For many years, back in the days of the Soviet Union, the Ukrainian Soviet Socialist Republic was responsible for supplying most of the people’s democracies of eastern Europe with Russian gas, piped through its energy transport network. It performed this service to the socialist camp on the basis of planning and fraternal mutual assistance. Indeed, this was just one aspect of the myriad economic, political and cultural ties that bound the peoples of the USSR and its allies into a common socialist bloc.
Counter-revolution tore the USSR asunder, but many of these ties were so ingrained, had been in place so long and made such obvious sense that they persisted into the post-Soviet period. Natural gas was a case in point. Russia had the gas, Ukraine had the pipes, Europe needed heating and energy: common sense and economic and logistical realities dictated the solution.
So it was that Russia continued to supply gas to Ukraine after the USSR’s break-up, both for its own use and for onward transit to Europe. Only now the relationship was a commercial one: in this brave new capitalist world Ukraine would have to pay the market rate for the gas supplied by Russia. On the plus side, however, she would still pick up about $2bn a year in transit fees for piping the rest of the gas on towards other countries.
With increasing frequency, however, Ukraine’s state gas company, Naftogaz, failed to pay in full for the gas supplied by Russian gas company Gazprom, retarding payments, disputing rates and demanding retrospective discounts. When taken to task for this obstructive behaviour, Kiev had frequent recourse to blackmail, threatening to block Russian gas supplies to Europe. Matters got so bad that Gazprom decided that all further gas purchases by Ukraine would have to be paid for up front on a prepayment arrangement, pending resolution of the outstanding debts.
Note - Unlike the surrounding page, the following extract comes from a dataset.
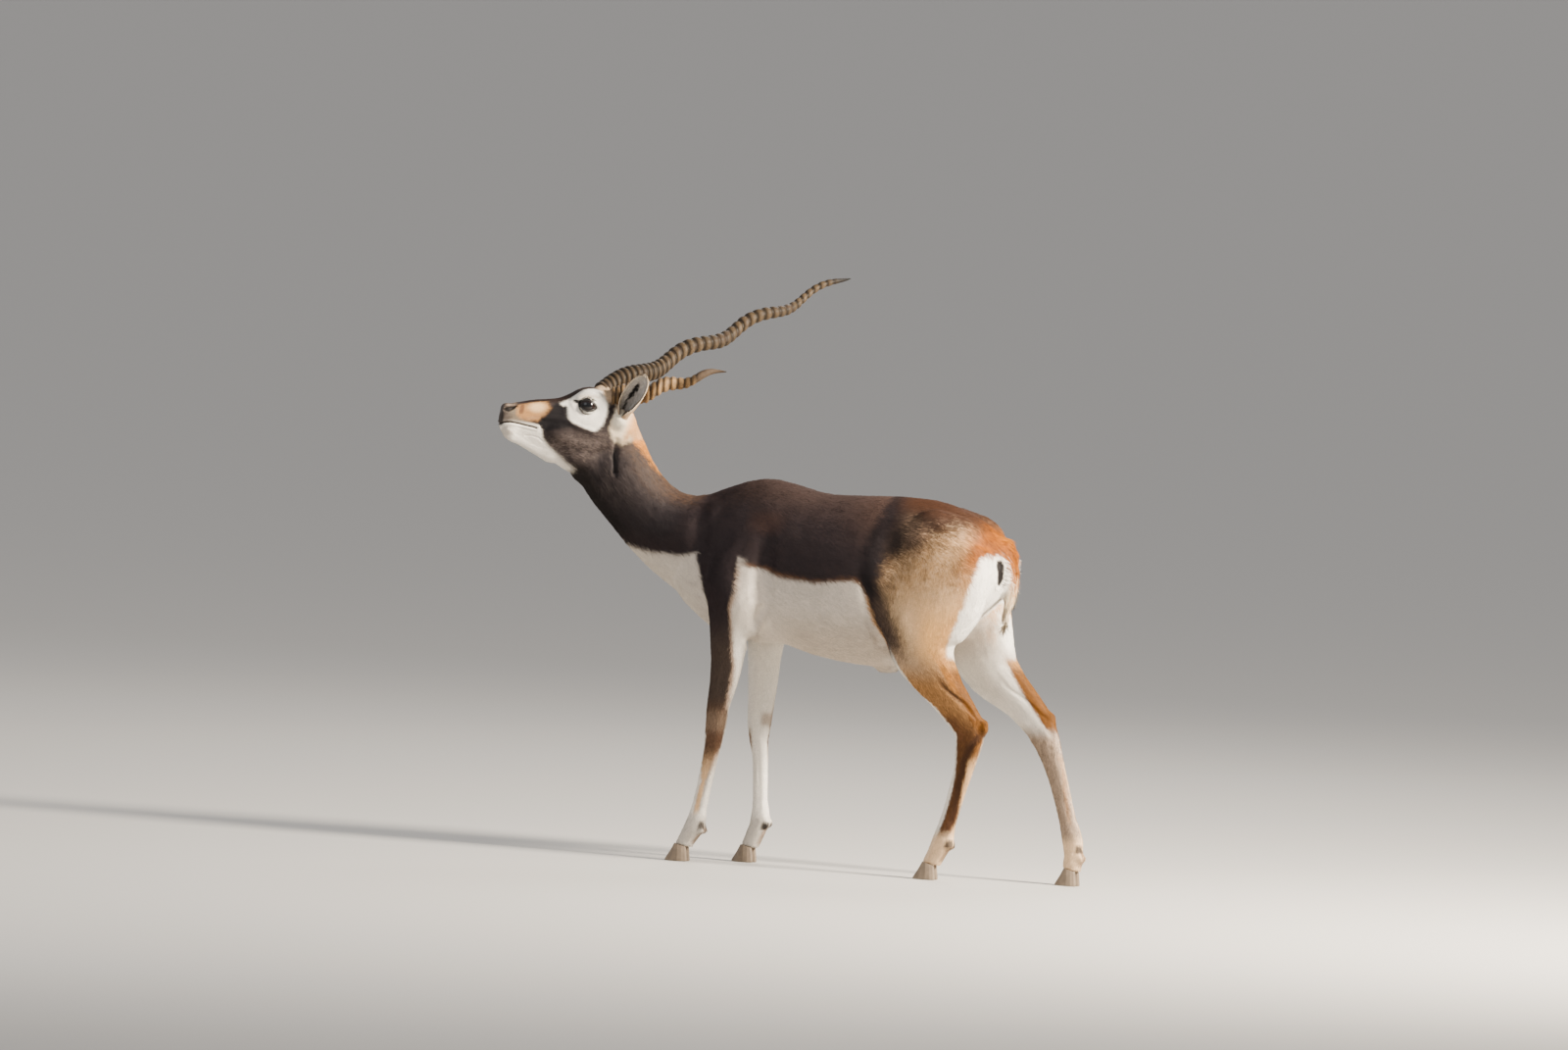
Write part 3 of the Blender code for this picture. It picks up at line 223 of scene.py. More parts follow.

Needless to say, relations became even more strained after the western-backed 2014 coup installed a junta that inflicted war on the people of the Donbass and turned nationalist Russophobia into official state policy. In 2015, Kiev stopped buying Russian gas completely, instead buying much more expensive gas from Europe – most of which consists of Russian gas pumped into Europe and then re-exported at a mark-up of 20 percent or more! This, just like the blockade of the anti-fascist Donbass region in east Ukraine, is an act of sheer economic insanity, albeit one that is very much to the liking of the imperialists of the EU.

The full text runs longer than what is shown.